Le Pr Guillaume indique de son côté qu’un PHRC national est ouvert sur la question de la déminéralisation : « l’objectif est d’avoir un traitement qui, durant la phase aiguë, permette de ne pas trop perdre en masse osseuse ».
En ce qui concerne le cancer, selon des études récentes, l’anorexie ne s’accompagnerait pas d’une incidence accrue de cancers en général, en tout cas pas à un seuil détectable. En revanche, il semble exister un effet protecteur « assez clair » vis-à-vis du cancer du sein, et un effet favorisant vis-à-vis du cancer de l’œsophage. Le Dr Godart rappelle à ce propos la nécessité d’un traitement par IPP en prévention.
Un excès de cancers pulmonaires est également rapporté après anorexie, mais il disparait après ajustement sur le tabac.
Enfin les maladies auto-immunes. Ici encore, on ne sait pas si l’auto-immunité est une séquelle du trouble ou s’il existe des facteurs communs de vulnérabilité, mais tous les TCA semblent associés à ce type d’affection.

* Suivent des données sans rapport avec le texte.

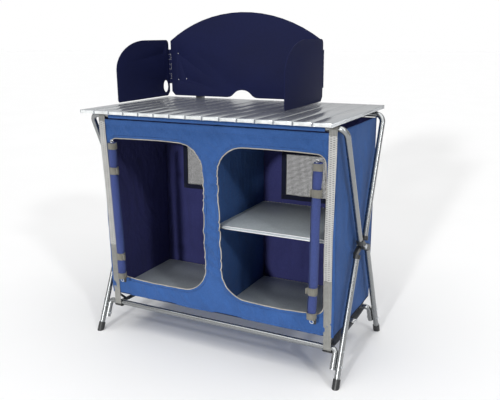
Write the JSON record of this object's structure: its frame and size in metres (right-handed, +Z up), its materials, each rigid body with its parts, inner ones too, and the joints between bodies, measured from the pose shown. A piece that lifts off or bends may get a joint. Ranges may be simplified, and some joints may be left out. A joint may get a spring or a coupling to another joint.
{
  "type": "camp kitchen table",
  "caption": "Folding camp kitchen table with a slatted aluminium roll-up top, scissor tube frame, hanging fabric cupboard with shelf and a hinged folding windscreen.",
  "frame": {"origin": "on the ground midway between the four feet, at the bottom centre of the bounding box", "axes": "+Z up, +X to the right seen from the front, +Y to the rear, where the windscreen's back panel stands"},
  "size_m": [0.9626, 0.5335, 1.154],
  "materials": {
    "slat_aluminium": "brushed satin",
    "tube_aluminium": "satin tube",
    "pin_steel": "plain",
    "black_plastic": "moulded, fine grain",
    "grey_plastic": "moulded, fine grain",
    "elastic": "braided shock cord",
    "blue_cloth": "coated oxford weave",
    "navy_cloth": "coated oxford weave",
    "violet_cloth": "coated oxford weave",
    "mesh_cloth": "open polyester net",
    "webbing": "woven strap",
    "board": "grey coated hardboard",
    "screen_board": "fine grained sheet"
  },
  "bodies": {
    "pivots": {"pivot_pin_left": "pin_steel", "pivot_pin_right": "pin_steel"},
    "outer_frame": {"front_top_tube": "tube_aluminium", "rear_lower_rail": "tube_aluminium", "rear_leg_left": "tube_aluminium", "rear_leg_right": "tube_aluminium", "rear_foot_cap_left": "black_plastic", "rear_foot_cap_right": "black_plastic", "outer_joint_left": "grey_plastic", "outer_joint_right": "grey_plastic"},
    "inner_frame": {"rear_top_tube": "tube_aluminium", "front_lower_rail": "tube_aluminium", "front_leg_left": "tube_aluminium", "front_leg_right": "tube_aluminium", "front_foot_cap_left": "black_plastic", "front_foot_cap_right": "black_plastic", "inner_joint_left": "black_plastic", "inner_joint_right": "black_plastic"},
    "worktop": {"slat_01": "slat_aluminium", "slat_02": "slat_aluminium", "slat_03": "slat_aluminium", "slat_04": "slat_aluminium", "slat_05": "slat_aluminium", "slat_06": "slat_aluminium", "slat_07": "slat_aluminium", "slat_08": "slat_aluminium", "slat_09": "slat_aluminium", "slat_10": "slat_aluminium", "slat_11": "slat_aluminium", "slat_12": "slat_aluminium", "slat_13": "slat_aluminium", "slat_14": "slat_aluminium", "slat_15": "slat_aluminium", "slat_cord": "elastic", "windscreen_rear": "screen_board", "screen_hinge_pin_left": "pin_steel", "screen_hinge_pin_right": "pin_steel", "screen_clip_left": "black_plastic", "screen_clip_right": "black_plastic"},
    "wing_left": {"windscreen_wing_left": "screen_board"},
    "wing_right": {"windscreen_wing_right": "screen_board"},
    "cabinet": {"cabinet_front": "blue_cloth", "cabinet_rear": "navy_cloth", "cabinet_side_left": "blue_cloth", "cabinet_side_right": "blue_cloth", "cabinet_divider": "navy_cloth", "cabinet_bottom": "navy_cloth", "mesh_window_left": "mesh_cloth", "mesh_window_right": "mesh_cloth", "door_roll_left": "violet_cloth", "door_roll_right": "violet_cloth"},
    "floor_boards": {"floor_board_left": "board", "floor_board_right": "board"},
    "shelf_board": {"shelf": "board"},
    "upper_straps": {"strap_upper_left": "webbing", "strap_upper_right": "webbing"},
    "lower_straps": {"strap_lower_left": "webbing", "strap_lower_right": "webbing"},
    "base_straps": {"base_strap_left": "webbing", "base_strap_right": "webbing"}
  },
  "joints": [
    {"name": "frame_fold", "type": "hinge", "parent": "pivots", "child": "outer_frame", "pos_m": [0, 0, 0.4], "axis": [-1, 0, 0], "range_deg": [0, 22]},
    {"name": "inner_frame_fold", "type": "hinge", "parent": "pivots", "child": "inner_frame", "pos_m": [0, 0, 0.4], "axis": [1, 0, 0], "range_deg": [0, 22]},
    {"name": "worktop_lift", "type": "slide", "parent": "pivots", "child": "worktop", "axis": [0, 0, 1], "range_m": [0, 0.085]},
    {"name": "cabinet_rise", "type": "slide", "parent": "pivots", "child": "cabinet", "axis": [0, 0, 1], "range_m": [0, 0.043], "deforming": ["cabinet_front", "cabinet_rear", "cabinet_side_left", "cabinet_side_right", "cabinet_divider", "cabinet_bottom", "mesh_window_left", "mesh_window_right", "door_roll_left", "door_roll_right"]},
    {"name": "base_strap_drop", "type": "slide", "parent": "pivots", "child": "base_straps", "axis": [0, 0, -1], "range_m": [0, 0.047], "deforming": ["base_strap_left", "base_strap_right"]},
    {"name": "floor_board_turn", "type": "hinge", "parent": "cabinet", "child": "floor_boards", "pos_m": [0, -0.08585, 0.24915], "axis": [1, 0, 0], "range_deg": [0, 90]},
    {"name": "shelf_turn", "type": "hinge", "parent": "cabinet", "child": "shelf_board", "pos_m": [0, -0.009, 0.458], "axis": [1, 0, 0], "range_deg": [0, 90]},
    {"name": "upper_strap_swing", "type": "hinge", "parent": "outer_frame", "child": "upper_straps", "pos_m": [0, -0.19, 0.808], "axis": [1, 0, 0], "range_deg": [0, 19], "deforming": ["strap_upper_left", "strap_upper_right"]},
    {"name": "lower_strap_swing", "type": "hinge", "parent": "inner_frame", "child": "lower_straps", "pos_m": [0, -0.17713, 0.108], "axis": [-1, 0, 0], "range_deg": [0, 26], "deforming": ["strap_lower_left", "strap_lower_right"]},
    {"name": "wing_left_swing", "type": "hinge", "parent": "worktop", "child": "wing_left", "pos_m": [-0.436, 0.2607, 0.837], "axis": [0, 0, 1], "range_deg": [-15, 88]},
    {"name": "wing_right_swing", "type": "hinge", "parent": "worktop", "child": "wing_right", "pos_m": [0.218, 0.2607, 0.837], "axis": [0, 0, -1], "range_deg": [-15, 84]}
  ],
  "couplings": [
    {"joint": "inner_frame_fold", "follows": "frame_fold", "ratio": 1},
    {"joint": "worktop_lift", "follows": "frame_fold", "m_per_rad": 0.21},
    {"joint": "cabinet_rise", "follows": "frame_fold", "m_per_rad": 0.108},
    {"joint": "base_strap_drop", "follows": "frame_fold", "m_per_rad": 0.1174},
    {"joint": "floor_board_turn", "follows": "frame_fold", "ratio": 4.0908},
    {"joint": "shelf_turn", "follows": "frame_fold", "ratio": 4.0908},
    {"joint": "upper_strap_swing", "follows": "frame_fold", "ratio": 0.8478},
    {"joint": "lower_strap_swing", "follows": "frame_fold", "ratio": 1.1522}
  ]
}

C’est pour la boulimie que le risque est beaucoup plus élevé. Mais l’association existe aussi avec l’anorexie, où une inflammation de bas grade a été décrite.
Et les hommes ?
S’agissant d’anorexie, les psychiatres eux-mêmes parlent généralement des « patientes ». Il est vrai que les patients ne représentent que 10% de l’effectif. Que sait-on d’eux ? Pas grand-chose. Dans la littérature, certains auteurs affirment que les TCA sont plus graves chez les hommes, d’autres affirment qu’ils sont moins graves. Et il en est aussi qui disent que c’est pareil…

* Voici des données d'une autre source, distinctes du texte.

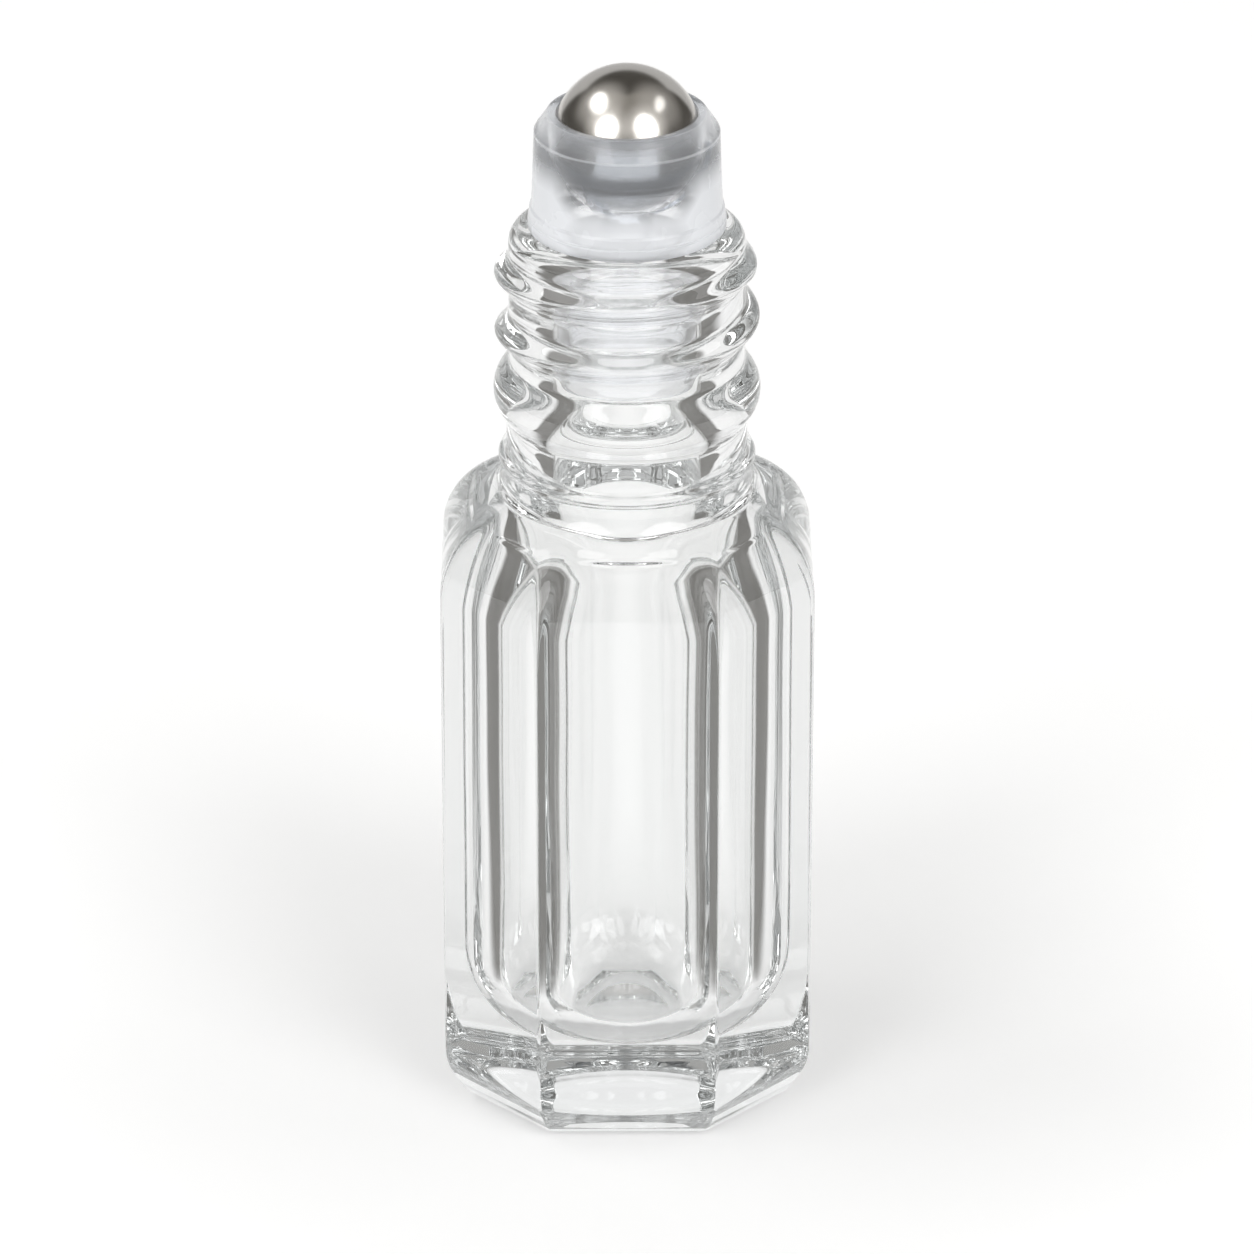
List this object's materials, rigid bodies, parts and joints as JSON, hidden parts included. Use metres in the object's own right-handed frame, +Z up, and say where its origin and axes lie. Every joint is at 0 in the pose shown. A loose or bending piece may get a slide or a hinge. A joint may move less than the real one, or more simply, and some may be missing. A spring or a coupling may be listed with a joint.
{
  "type": "roll on bottle",
  "caption": "Eight-sided glass roll-on bottle with a threaded neck, a translucent plug-in roller housing and a polished steel ball.",
  "frame": {"origin": "centre of the base, on the surface that the bottle stands on", "axes": "+Z up along the bottle's axis, the front facet faces -Y"},
  "size_m": [0.0202, 0.0202, 0.0598],
  "materials": {
    "clear_glass": "clear, fire polished",
    "milky_plastic": "translucent, satin",
    "polished_steel": "mirror polished"
  },
  "bodies": {
    "bottle": {"glass_bottle": "clear_glass"},
    "fitment": {"roller_housing": "milky_plastic"},
    "ball": {"roller_ball": "polished_steel"}
  },
  "joints": [
    {"name": "fitment_pull", "type": "slide", "parent": "bottle", "child": "fitment", "axis": [0, 0, 1], "range_m": [0, 0.01]},
    {"name": "ball_roll", "type": "hinge", "parent": "fitment", "child": "ball", "pos_m": [0, 0, 0.05585], "axis": [1, 0, 0], "continuous": true}
  ]
}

Le Pr Stéphane Guillaume a déclaré des liens d’intérêt avec Astra Zeneca, BMS, Lundbeck, Otsuka, Servier, Janssen.
REFERENCES:
Guillaume S. Devenir des anorexiques. Session parrainée par l’Association Française de Psychiatrie Biologique et Neuropsychopharmacologie. 14 ème congrès de l’Encéphale. Paris, 21 janvier 2016.
Zipfel S, Löwe B, Reas DL et coll. Long term prognosis in anorexia nervosa : lessons from a 21 years follow-up study . The Lancet 2000 ; 355 : 721-22.